Описание европейской карнавальной традиции в книге «Творчество Франсуа Рабле» и особый акцент, сделанный в нем на гротескных карнавальных инверсиях, предвосхитили концепции, которые позже были развиты в контексте культурной антропологии и в первую очередь в таком ее направлении, как символическая антропология (Stam 1989: 2). Возвратив значимость народной культуре, эта работа предвосхитила скепсис позднего модернизма по отношению к традициям Просвещения, западной учености и рационализму и его живой интерес к тем же «маргинальным, децентрализованным, случайным и неофициальным» дискурсам, которые поставил во главу угла Бахтин (Gardiner & Bell 1998: 2)71. Но если Бахтин действительно был предтечей нескольких официально существующих сегодня научных дисциплин, это помимо прочего означает, что его теории требуют беспристрастной оценки.
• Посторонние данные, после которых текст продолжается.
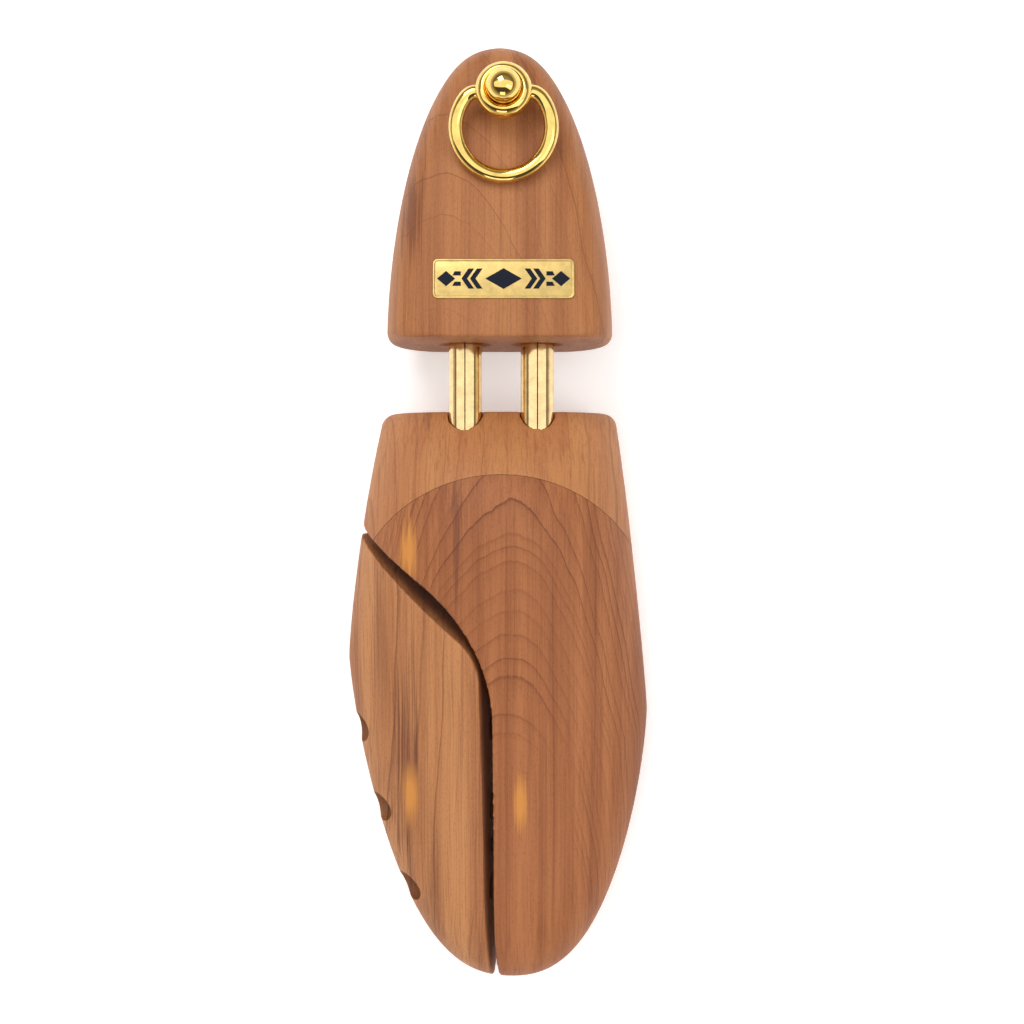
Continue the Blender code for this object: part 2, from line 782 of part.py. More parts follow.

Необходимость этого становится очевидной в свете избыточного энтузиазма, которым дышат его рассуждения о революционном потенциале карнавала и карнавальных форм культурной экспрессии. Безудержность полета мысли, временами уносившего Бахтина в неверном направлении, отчасти можно объяснить не только общим характером исторического момента, но также спецификой политической ситуации, в которую он был погружен, когда писал свои труды: в России 1930–1940‐е годы были эпохой сталинизма.
69
В этот изданный в США сборник включены эссе «Эпос и роман», «Из предыстории романного слова», «Формы времени и хронотопа в романе», «Слово в романе». В оригинале все они входят в издание: Бахтин М. М. Вопросы литературы и эстетики. Исследования разных лет. М.: Художественная литература, 1975. –
70
Я не использую более привычный и часто употребляемый термин «мизогиния» или «женоненавистничество», поскольку термин «гинофобия» более точно передает суть данного явления – страх перед обладающим репродуктивной способностью женским телом. Первый корень этого сложного слова, «гино-», образованный от греческого gyne – «женщина», в английском языке часто ассоциируется именно с женской репродуктивной функцией. Кроме того, этот термин обладает более широким значением. В отличие от понятия «мизогиния», предполагающего взгляд на женщину как на объект, «гинофобия» оставляет за женщиной способность к самостоятельным действиям (агентность). Наконец, термин «гинофобия» описывает страх перед проявлениями женственности и материнства, который человек может испытывать независимо от гендера и сексуальной ориентации. (О современных трактовках этого термина см. также: Apter 1998: 102–122.)
71
Целый ряд исследователей указывает на то, что Бахтин, как мыслитель, опередил свое время, а его идеи могли бы органично вписаться в контекст многих дискуссий, которые разворачивались под эгидой постмодернизма. В частности, см.: White 1987–1988: 217–211; Hutcheon 1989: 87–103; Fiske 1991: 92–93.